The decision rule tagging $k$ features of highest $p_f$ as DE. We also note $d^f$ the binary random variable taking value 1 if feature $f$ is differentially expressed.

The False Discovery Proportion is a random variable corresponding to the ratio of the number of false positives over the total number of predicted positives.

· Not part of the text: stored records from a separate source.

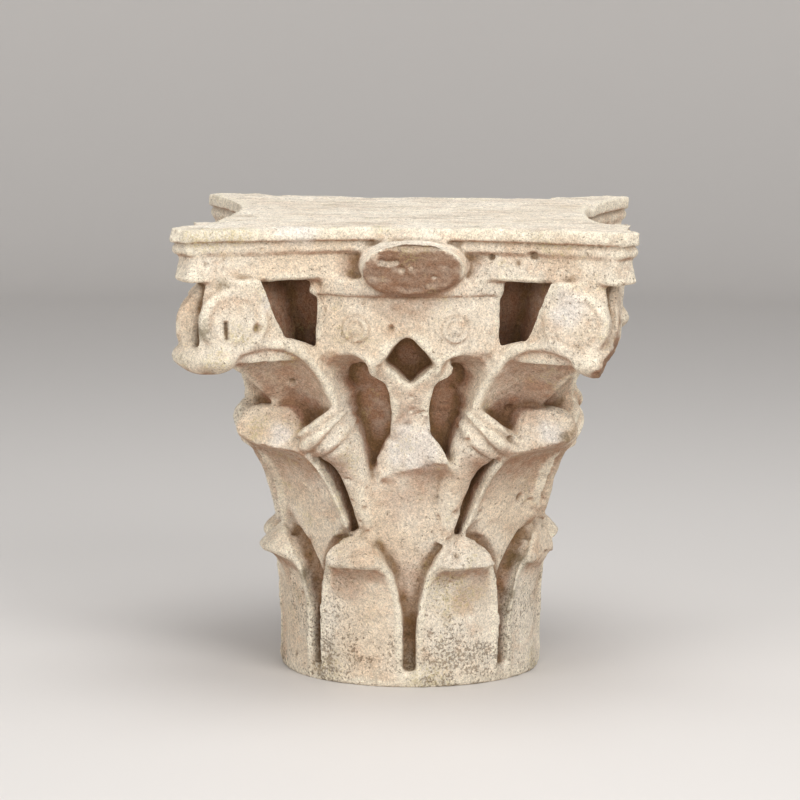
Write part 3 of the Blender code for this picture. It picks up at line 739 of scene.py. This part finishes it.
def losses():
    """Chips, pits and worn-off edges, as shells to cut away."""
    shells = []
    # The pit between the two volutes of the front left corner
    aside = 0.10 * VOLUTE_RADIUS
    centre = (VOLUTE_REACH + 0.50 * VOLUTE_RADIUS, aside, VOLUTE_LEVEL - 0.40 * VOLUTE_RADIUS)
    radii = (0.45 * VOLUTE_RADIUS, 0.27 * VOLUTE_RADIUS, 0.42 * VOLUTE_RADIUS)
    shells.append(ball(centre, radii, HOLLOW_CORNER))
    # Long scallops along the upper edges of the slab: (side, place along it, length, depth, drop)
    for side, place, length, depth, drop in (
        (0, -0.098, 0.034, 0.005, 0.007), (0, 0.085, 0.05, 0.004, 0.004),
        (0, 0.012, 0.05, 0.004, 0.004), (90, -0.11, 0.04, 0.005, 0.006),
        (90, 0.07, 0.055, 0.0045, 0.005), (180, -0.095, 0.045, 0.005, 0.006),
        (180, 0.115, 0.03, 0.006, 0.006), (180, 0.03, 0.045, 0.0035, 0.0035),
        (270, 0.12, 0.03, 0.004, 0.005),
    ):
        half = ABACUS_WIDTH / 2
        reach = half - ABACUS_BOW * (1 - (place / (half - CORNER_CUT)) ** 2)
        centre = (reach + 0.5 * depth, place, TOTAL_HEIGHT + 0.35 * drop)
        shells.append(ball(centre, (1.5 * depth, length, 1.35 * drop), side))
    # Knocks at the corners: (corner, reach, aside, height, size)
    for azimuth, reach, aside, height, size in (
        (45, 1.012, 0.01, 0.404, 0.01), (45, 1.0, -0.013, 0.372, 0.008),
        (315, 1.012, -0.009, 0.409, 0.01), (315, 1.004, 0.012, 0.368, 0.007),
        (135, 1.005, 0.004, 0.404, 0.014), (225, 1.01, -0.006, 0.4, 0.013),
        (225, 0.985, 0.006, 0.33, 0.01), (135, 0.975, -0.01, 0.3, 0.011),
    ):
        centre = (reach * CORNER_REACH + 0.35 * size, aside, height)
        shells.append(ball(centre, (size, 1.2 * size, 0.8 * size), azimuth))
    return shells


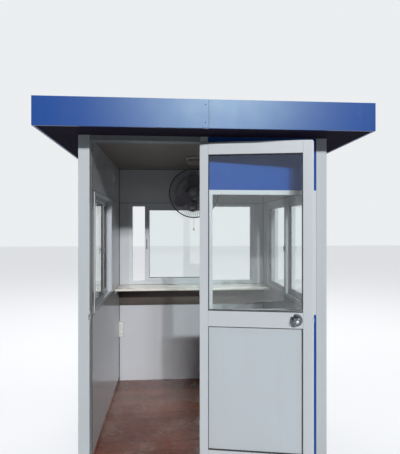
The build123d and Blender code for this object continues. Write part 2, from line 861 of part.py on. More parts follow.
# Guard: a rim ring, a front boss and a rear ring on the motor, with domed wires between them.
guard_back = swivel_y - guard_rear
guard_front = guard_back - guard_depth
guard_middle = (guard_back + guard_front) / 2
guard_ring_radius = motor_radius + guard_ring_width
with BuildPart() as guard_rim:
    with BuildSketch(Plane.YZ) as rim:
        with Locations((guard_middle, fan_z + guard_radius - guard_wire)):
            Rectangle(guard_rim_width, 2 * guard_wire)
    revolve(rim.sketch, axis=Axis((0, 0, fan_z), (0, 1, 0)))
save(guard_rim.part, "guard_rim")

with BuildPart() as guard_hubs:
    with BuildSketch(Plane.XZ.offset(-guard_front - guard_wire)) as boss:
        with Locations((0, fan_z)):
            Circle(guard_boss_radius)
    extrude(boss.sketch, amount=guard_wire)
    with BuildSketch(Plane.XZ.offset(-guard_back)) as rear_ring:
        with Locations((0, fan_z)):
            Circle(guard_ring_radius)
            Circle(motor_radius, mode=Mode.SUBTRACT)
    extrude(rear_ring.sketch, amount=guard_wire)
save(guard_hubs.part, "guard_hubs")

for label, face, way, inner in (
    ("guard_front_wires", guard_front, 1, guard_boss_radius),
    ("guard_rear_wires", guard_back, -1, guard_ring_radius),
):
    rim_y = guard_middle - way * guard_rim_width / 2
    rim_radius = guard_radius - guard_wire / 2
    with BuildPart() as guard_wires:
        for index in range(guard_spokes):
            turn = 2 * pi * index / guard_spokes
            spoke_plane = Plane(
                origin=(0, 0, fan_z),
                x_dir=(sin(turn), 0, cos(turn)),
                z_dir=(-cos(turn), 0, sin(turn)),
            )
            with BuildSketch(spoke_plane.offset(-guard_wire / 2)) as spoke:
                with BuildLine():
                    inside = face + way * guard_wire
                    bend = inner + guard_wire
                    TangentArc((bend, face), (rim_radius, rim_y), tangent=(1, 0))
                    Line((rim_radius, rim_y), (rim_radius - guard_wire, rim_y))
                    TangentArc((bend, inside), (rim_radius - guard_wire, rim_y), tangent=(1, 0))
                    Polyline((bend, inside), (inner, inside), (inner, face), (bend, face))
                make_face()
            extrude(spoke.sketch, amount=guard_wire)
    save(guard_wires.part, label)

# One blade, pointing up at the origin: a cambered strip trimmed to a petal's outline.
with BuildPart() as blade:
    strip = Plane(
        origin=(0, 0, hub_radius - blade_root),
        x_dir=(cos(radians(blade_pitch)), sin(radians(blade_pitch)), 0),
        z_dir=(0, 0, 1),
    )
    half_chord = blade_chord / 2
    with BuildSketch(strip) as camber:
        with BuildLine():
            ThreePointArc((-half_chord, 0), (0, blade_camber), (half_chord, 0))
            Line((half_chord, 0), (half_chord, -blade_thickness))
            ThreePointArc(
                (half_chord, -blade_thickness),
                (0, blade_camber - blade_thickness),
                (-half_chord, -blade_thickness),
            )
            Line((-half_chord, -blade_thickness), (-half_chord, 0))
        make_face()
    extrude(camber.sketch, amount=blade_tip - hub_radius + blade_root)
    petal_length = blade_tip - hub_radius + 2 * blade_root
    with BuildSketch(Plane.XZ) as petal:
        with Locations((0, blade_tip - petal_length / 2)):
            Ellipse(half_chord * cos(radians(blade_pitch)), petal_length / 2)
    extrude(petal.sketch, amount=half_chord, both=True, mode=Mode.INTERSECT)

# Rotor: the blades round a bevelled hub, with a blind bore for the shaft.
with BuildPart() as fan_rotor:
    with BuildSketch(Plane.XZ.offset(-hub_back)) as hub:
        with Locations((0, fan_z)):
            Circle(hub_radius)
    extrude(hub.sketch, amount=hub_length)
    chamfer(fan_rotor.faces().sort_by(Axis.Y)[0].edges(), length=hub_bevel)
    for index in range(blade_count):
        turn = 360 * index / blade_count
        with Locations(Location((0, hub_back - hub_length / 2, fan_z), (0, turn, 0))):
            add(blade.part)
    with BuildSketch(Plane.XZ.offset(-hub_back)) as shaft_bore:
        with Locations((0, fan_z)):
            Circle(shaft_radius + shaft_clearance)
    extrude(shaft_bore.sketch, amount=shaft_depth + shaft_clearance, mode=Mode.SUBTRACT)
save(fan_rotor.part, "fan_rotor")

# Pull cord from a hole in the base's foot, with a turned weight on its end.
cord_x = cord_offset
cord_y = fan_base_back - cord_reach
base_end_radius = fan_base_width / 2
base_end_rise = base_end_radius - (base_end_radius**2 - cord_offset**2) ** 0.5
cord_top = fan_base_foot + base_end_rise - cord_seat
with BuildPart() as fan_cord:
    with BuildSketch(Plane.XY.offset(cord_top - cord_length)) as cord_outline:
        with Locations((cord_x, cord_y)):
            Circle(cord_diameter / 2)
    extrude(cord_outline.sketch, amount=cord_length)
save(fan_cord.part, "fan_cord")

with BuildPart() as cord_weight:
    weight_top = cord_top - cord_length - cord_seat
    with BuildSketch(Plane.XZ.offset(-cord_y)) as weight_outline:
        with BuildLine():
            Polyline(
                (cord_x, weight_top - bob_length),
                (cord_x, weight_top),
                (cord_x + bob_radius * 0.4, weight_top),
                (cord_x + bob_radius, weight_top - bob_length * 0.7),
                (cord_x + bob_radius, weight_top - bob_length),
                close=True,
            )
        make_face()
    revolve(axis=Axis((cord_x, cord_y, 0), (0, 0, 1)))
save(cord_weight.part, "cord_weight")
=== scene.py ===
"""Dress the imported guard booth: finishes, glazing, trims, fixings, a wire-guarded fan and a studio.

Every length is in metres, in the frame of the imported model: +Z up, the front wall faces -Y, and
the ground is z = 0. Pieces are modelled in place, so each finished object sits at the origin.
"""
from __future__ import annotations

import json
import logging
import math
from dataclasses import dataclass
from enum import Enum

import bpy
from mathutils import Matrix, Vector

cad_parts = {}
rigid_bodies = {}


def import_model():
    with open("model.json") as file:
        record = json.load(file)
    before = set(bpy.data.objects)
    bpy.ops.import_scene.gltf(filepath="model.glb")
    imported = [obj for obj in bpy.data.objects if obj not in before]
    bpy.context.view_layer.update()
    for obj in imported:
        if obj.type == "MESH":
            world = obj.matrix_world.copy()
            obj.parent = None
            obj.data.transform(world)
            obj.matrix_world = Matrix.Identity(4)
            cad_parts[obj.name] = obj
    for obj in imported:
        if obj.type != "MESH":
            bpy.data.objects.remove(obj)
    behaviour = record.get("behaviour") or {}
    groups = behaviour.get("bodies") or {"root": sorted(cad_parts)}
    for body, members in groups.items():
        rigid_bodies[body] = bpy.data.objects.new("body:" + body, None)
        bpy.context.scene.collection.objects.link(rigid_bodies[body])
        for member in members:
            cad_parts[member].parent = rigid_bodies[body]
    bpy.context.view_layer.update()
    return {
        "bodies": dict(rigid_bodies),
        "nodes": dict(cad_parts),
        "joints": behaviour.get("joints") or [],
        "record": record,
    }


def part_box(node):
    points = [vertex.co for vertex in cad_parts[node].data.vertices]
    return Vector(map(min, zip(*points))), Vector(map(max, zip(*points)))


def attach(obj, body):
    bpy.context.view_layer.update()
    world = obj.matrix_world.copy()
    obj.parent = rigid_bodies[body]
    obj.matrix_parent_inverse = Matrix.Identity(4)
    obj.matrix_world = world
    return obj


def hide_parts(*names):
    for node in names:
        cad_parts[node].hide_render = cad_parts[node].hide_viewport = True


log = logging.getLogger("booth")
WALL_HALF = 0.75
ROOM_HALF = 0.684
SCREW_SPREAD = 0.4
SCREW_SINK = 0.001
BEVEL_SEGMENTS = 2
WELD_DISTANCE = 0.00001
UP = Vector((0, 0, 1))
Pair = tuple[float, float]
Triple = tuple[float, float, float]
Colour = tuple[float, float, float, float]
Material = bpy.types.Material
Piece = bpy.types.Object
Socket = bpy.types.NodeSocket
Tree = bpy.types.NodeTree
VISIBLE = ("Is Camera Ray", "Is Glossy Ray", "Is Transmission Ray")
UNBLOCKED = ("Is Shadow Ray", "Is Diffuse Ray")


class Body(str, Enum):
    """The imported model's rigid bodies that carry pieces of this script."""

    BOOTH = "booth"
    LEAF = "door_leaf"
    KNOBS = "knobs"
    HEAD = "fan_head"


class Side(Enum):
    """The four walls, each with the direction in which its outer face points."""

    FRONT = (0, -1)
    BACK = (0, 1)
    LEFT = (-1, 0)
    RIGHT = (1, 0)

    def node(self, part: str) -> str:
        """Name the CAD node of one of the wall's parts."""
        return f"{self.name.lower()}_{part}"


BLUE_SIDES = (Side.LEFT, Side.RIGHT, Side.BACK)
SLIDING = (Side.BACK, Side.LEFT, Side.RIGHT)


def around(middle: float, width: float) -> Pair:
    """Find the limits of a width about its middle."""
    return (middle - width / 2, middle + width / 2)


def grown(span: Pair, by: float) -> Pair:
    """Move both limits of a span outwards."""
    return (span[0] - by, span[1] + by)


def shifted(span: Pair, by: float) -> Pair:
    """Move both limits of a span the same way."""
    return (span[0] + by, span[1] + by)


def skins(out: Pair, depth: float, rise: float) -> tuple[Pair, Pair]:
    """Find the thin layers on a sheet's two faces, let in by a depth and proud by a rise."""
    return ((out[1] - depth, out[1] + rise), (out[0] - rise, out[0] + depth))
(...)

For the specific family of decision rules $\mu^k, k$ that we consider here, the FDP can be written as

\begin{align} FDP_{\mu^k} = \frac {\sum_f (1 - d^f) \mu_f^k} {\sum_f \mu_f^k} . \end{align}

However, note that the posterior expectation of $d^f$, denoted as $\mathbb{E}_{post}[.]$, verifies $\mathbb{E}_{post}[FDP_{d^f}] = p^f$. Hence, by linearity of the expectation, we can estimate the false discovery rate corresponding to $k$ detected features as

\[ \mathbb{E}_{post}[FDP_{\mu^k}] = \frac{\sum_f (1 - p^f) \mu_f^k}{\sum_f \mu_f^k}. \]

Hence, for a given significance level $\alpha$, we select the maximum detections $k^*$, such that $\mathbb{E}_{post}[FDP_{\mu^k}] \leq \alpha$, as illustrated below.